> **Stated task**
Tell how many lines have the string "attach" in them, and write nothing besides the number.
··· Available data ···
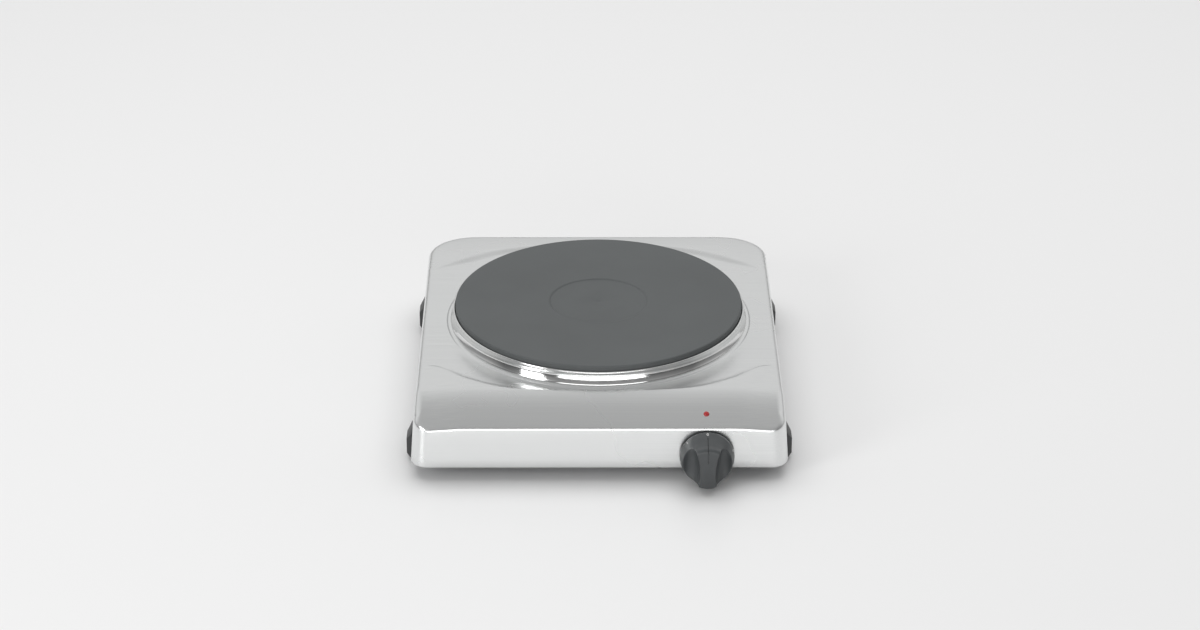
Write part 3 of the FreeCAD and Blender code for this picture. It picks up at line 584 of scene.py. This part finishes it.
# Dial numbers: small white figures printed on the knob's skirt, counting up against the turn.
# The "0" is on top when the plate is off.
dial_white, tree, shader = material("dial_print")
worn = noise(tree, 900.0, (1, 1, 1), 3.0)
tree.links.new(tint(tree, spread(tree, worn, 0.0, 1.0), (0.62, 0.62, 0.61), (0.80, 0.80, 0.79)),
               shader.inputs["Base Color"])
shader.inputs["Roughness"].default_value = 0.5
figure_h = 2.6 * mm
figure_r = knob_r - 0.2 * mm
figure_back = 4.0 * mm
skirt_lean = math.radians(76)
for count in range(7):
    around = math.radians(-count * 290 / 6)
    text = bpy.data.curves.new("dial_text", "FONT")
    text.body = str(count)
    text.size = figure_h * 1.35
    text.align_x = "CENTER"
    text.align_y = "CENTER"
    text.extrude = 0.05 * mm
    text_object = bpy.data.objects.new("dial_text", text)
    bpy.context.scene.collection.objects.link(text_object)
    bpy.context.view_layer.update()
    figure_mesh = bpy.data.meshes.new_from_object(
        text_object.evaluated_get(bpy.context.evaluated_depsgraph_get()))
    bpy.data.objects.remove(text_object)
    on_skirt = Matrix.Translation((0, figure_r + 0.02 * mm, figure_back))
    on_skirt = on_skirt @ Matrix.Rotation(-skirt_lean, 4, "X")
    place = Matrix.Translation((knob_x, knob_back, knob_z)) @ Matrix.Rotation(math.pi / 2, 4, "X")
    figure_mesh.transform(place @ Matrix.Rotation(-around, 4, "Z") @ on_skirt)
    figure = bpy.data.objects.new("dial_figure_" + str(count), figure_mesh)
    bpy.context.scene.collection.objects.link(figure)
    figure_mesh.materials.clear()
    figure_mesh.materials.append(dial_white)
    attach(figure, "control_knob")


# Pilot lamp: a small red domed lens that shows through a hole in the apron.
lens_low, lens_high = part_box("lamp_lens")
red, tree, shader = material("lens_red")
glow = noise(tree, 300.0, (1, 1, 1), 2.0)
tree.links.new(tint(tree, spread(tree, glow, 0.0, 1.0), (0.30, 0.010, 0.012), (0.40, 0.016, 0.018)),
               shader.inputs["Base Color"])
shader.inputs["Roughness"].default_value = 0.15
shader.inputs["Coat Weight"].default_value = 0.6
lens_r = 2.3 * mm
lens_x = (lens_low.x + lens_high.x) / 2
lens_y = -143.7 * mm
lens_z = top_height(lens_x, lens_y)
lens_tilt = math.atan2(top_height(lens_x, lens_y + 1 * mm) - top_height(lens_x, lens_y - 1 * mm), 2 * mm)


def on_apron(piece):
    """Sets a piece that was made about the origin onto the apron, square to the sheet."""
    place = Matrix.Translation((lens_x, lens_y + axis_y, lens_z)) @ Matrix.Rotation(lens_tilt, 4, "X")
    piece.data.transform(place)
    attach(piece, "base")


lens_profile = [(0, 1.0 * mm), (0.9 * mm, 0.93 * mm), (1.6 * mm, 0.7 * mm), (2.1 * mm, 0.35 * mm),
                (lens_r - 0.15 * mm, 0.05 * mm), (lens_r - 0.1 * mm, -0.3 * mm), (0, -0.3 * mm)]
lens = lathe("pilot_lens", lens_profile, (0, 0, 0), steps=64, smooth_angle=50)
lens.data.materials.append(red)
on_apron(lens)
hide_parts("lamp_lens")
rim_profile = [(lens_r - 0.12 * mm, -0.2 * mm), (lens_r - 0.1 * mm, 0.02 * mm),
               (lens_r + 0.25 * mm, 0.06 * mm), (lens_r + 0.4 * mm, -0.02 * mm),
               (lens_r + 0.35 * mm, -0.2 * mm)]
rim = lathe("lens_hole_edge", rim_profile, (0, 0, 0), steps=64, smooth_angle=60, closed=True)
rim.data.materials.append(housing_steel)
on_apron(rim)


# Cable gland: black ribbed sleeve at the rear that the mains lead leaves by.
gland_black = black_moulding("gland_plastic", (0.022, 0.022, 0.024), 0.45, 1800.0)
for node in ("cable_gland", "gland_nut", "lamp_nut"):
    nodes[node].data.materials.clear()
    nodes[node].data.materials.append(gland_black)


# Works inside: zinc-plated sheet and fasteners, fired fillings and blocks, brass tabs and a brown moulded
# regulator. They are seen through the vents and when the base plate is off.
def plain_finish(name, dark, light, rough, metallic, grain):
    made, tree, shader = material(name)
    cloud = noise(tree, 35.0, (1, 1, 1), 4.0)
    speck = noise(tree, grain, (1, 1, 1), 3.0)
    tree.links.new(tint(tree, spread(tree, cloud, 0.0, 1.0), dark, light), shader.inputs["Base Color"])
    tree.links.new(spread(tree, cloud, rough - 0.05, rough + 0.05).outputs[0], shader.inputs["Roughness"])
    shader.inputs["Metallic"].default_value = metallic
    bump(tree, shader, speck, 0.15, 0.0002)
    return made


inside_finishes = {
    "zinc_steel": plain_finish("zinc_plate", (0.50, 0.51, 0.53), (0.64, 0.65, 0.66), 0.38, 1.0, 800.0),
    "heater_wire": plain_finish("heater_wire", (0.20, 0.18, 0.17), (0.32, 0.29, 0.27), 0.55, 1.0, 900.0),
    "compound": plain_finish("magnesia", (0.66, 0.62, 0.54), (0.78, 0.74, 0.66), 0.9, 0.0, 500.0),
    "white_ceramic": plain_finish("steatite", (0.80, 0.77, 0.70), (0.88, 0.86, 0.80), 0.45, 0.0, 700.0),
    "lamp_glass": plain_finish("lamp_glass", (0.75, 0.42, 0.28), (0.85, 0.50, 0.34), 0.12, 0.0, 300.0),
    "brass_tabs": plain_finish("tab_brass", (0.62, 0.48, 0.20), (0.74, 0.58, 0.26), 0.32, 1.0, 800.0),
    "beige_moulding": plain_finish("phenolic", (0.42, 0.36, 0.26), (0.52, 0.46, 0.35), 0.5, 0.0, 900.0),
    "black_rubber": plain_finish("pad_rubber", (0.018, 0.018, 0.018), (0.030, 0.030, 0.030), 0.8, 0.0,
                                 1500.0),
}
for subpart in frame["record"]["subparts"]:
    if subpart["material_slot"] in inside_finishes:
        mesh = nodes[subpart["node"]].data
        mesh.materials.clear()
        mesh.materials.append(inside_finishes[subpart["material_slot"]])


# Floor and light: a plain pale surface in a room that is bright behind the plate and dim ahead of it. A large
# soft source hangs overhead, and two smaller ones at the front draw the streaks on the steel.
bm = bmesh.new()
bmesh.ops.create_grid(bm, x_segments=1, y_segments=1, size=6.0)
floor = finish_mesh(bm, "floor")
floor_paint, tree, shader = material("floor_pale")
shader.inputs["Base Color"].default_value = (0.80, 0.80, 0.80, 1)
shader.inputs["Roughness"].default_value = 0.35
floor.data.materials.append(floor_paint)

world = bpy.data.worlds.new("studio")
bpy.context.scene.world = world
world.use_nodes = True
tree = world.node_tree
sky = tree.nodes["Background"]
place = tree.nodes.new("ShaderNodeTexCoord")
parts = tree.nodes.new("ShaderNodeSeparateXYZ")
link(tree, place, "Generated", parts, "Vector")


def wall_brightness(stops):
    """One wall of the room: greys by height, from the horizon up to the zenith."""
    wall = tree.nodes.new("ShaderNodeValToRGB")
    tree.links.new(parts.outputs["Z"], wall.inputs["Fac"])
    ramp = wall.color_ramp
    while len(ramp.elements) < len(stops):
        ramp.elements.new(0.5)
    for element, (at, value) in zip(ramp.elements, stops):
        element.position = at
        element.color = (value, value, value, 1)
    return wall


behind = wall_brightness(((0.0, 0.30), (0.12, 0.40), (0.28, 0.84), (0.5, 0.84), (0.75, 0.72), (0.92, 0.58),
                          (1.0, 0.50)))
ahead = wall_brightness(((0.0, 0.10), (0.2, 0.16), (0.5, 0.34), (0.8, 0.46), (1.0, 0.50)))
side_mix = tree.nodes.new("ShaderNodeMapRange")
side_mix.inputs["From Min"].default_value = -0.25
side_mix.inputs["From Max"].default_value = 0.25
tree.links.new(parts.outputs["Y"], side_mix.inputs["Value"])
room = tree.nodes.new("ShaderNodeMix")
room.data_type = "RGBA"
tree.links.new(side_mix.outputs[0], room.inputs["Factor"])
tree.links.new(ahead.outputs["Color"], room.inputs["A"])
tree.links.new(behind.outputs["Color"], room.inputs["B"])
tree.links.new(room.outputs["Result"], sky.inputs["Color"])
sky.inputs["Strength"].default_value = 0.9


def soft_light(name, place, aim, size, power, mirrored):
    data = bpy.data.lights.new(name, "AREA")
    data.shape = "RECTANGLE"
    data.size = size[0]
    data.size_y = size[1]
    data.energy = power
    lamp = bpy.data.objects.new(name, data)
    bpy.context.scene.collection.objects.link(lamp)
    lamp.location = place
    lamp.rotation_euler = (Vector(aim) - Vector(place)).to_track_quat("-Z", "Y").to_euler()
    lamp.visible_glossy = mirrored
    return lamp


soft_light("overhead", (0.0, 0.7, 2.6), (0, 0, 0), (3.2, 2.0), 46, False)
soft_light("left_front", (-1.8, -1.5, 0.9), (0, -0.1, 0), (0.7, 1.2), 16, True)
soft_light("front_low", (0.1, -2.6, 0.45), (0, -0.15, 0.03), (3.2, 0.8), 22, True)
···
··· Available data ···
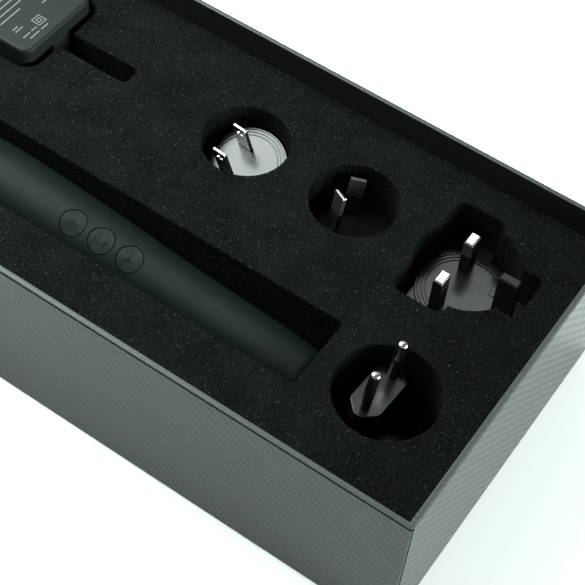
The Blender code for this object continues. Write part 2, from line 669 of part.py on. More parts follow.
···
··· Available data ···
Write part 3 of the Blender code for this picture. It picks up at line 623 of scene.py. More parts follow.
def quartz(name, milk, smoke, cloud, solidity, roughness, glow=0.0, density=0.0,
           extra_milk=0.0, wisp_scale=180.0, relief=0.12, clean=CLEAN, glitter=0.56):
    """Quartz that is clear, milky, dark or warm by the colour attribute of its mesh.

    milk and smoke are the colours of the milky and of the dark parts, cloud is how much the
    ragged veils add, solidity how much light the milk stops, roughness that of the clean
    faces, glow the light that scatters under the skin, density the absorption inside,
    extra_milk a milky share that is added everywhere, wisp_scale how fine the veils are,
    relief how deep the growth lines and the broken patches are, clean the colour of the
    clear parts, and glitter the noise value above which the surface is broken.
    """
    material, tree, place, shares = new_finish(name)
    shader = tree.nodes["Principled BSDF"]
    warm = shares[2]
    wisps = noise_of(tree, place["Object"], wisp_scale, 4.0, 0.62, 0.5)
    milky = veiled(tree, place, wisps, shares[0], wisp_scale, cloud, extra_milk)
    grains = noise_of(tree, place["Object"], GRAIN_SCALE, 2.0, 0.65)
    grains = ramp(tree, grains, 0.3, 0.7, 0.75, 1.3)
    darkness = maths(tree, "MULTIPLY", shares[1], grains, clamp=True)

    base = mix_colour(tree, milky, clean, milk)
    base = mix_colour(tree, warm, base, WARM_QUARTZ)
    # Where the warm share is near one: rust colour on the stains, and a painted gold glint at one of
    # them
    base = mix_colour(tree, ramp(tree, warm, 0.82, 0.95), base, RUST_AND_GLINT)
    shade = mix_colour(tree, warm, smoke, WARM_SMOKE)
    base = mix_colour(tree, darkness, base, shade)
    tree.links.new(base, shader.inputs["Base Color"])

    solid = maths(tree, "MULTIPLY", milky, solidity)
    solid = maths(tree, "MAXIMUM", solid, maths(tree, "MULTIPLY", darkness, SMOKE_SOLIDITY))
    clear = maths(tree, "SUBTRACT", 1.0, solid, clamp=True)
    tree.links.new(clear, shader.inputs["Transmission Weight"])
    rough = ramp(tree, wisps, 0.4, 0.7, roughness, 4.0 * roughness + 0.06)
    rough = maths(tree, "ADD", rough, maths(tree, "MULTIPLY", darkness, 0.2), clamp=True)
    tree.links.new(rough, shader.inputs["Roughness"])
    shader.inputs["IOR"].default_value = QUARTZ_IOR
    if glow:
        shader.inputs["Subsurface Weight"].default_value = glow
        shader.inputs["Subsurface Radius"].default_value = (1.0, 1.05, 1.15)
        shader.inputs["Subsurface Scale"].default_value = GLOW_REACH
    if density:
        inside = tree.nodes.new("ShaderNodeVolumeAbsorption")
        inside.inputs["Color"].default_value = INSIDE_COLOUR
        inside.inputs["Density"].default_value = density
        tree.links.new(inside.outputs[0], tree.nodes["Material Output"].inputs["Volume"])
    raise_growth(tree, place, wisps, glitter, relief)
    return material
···
> **Expected answer**
2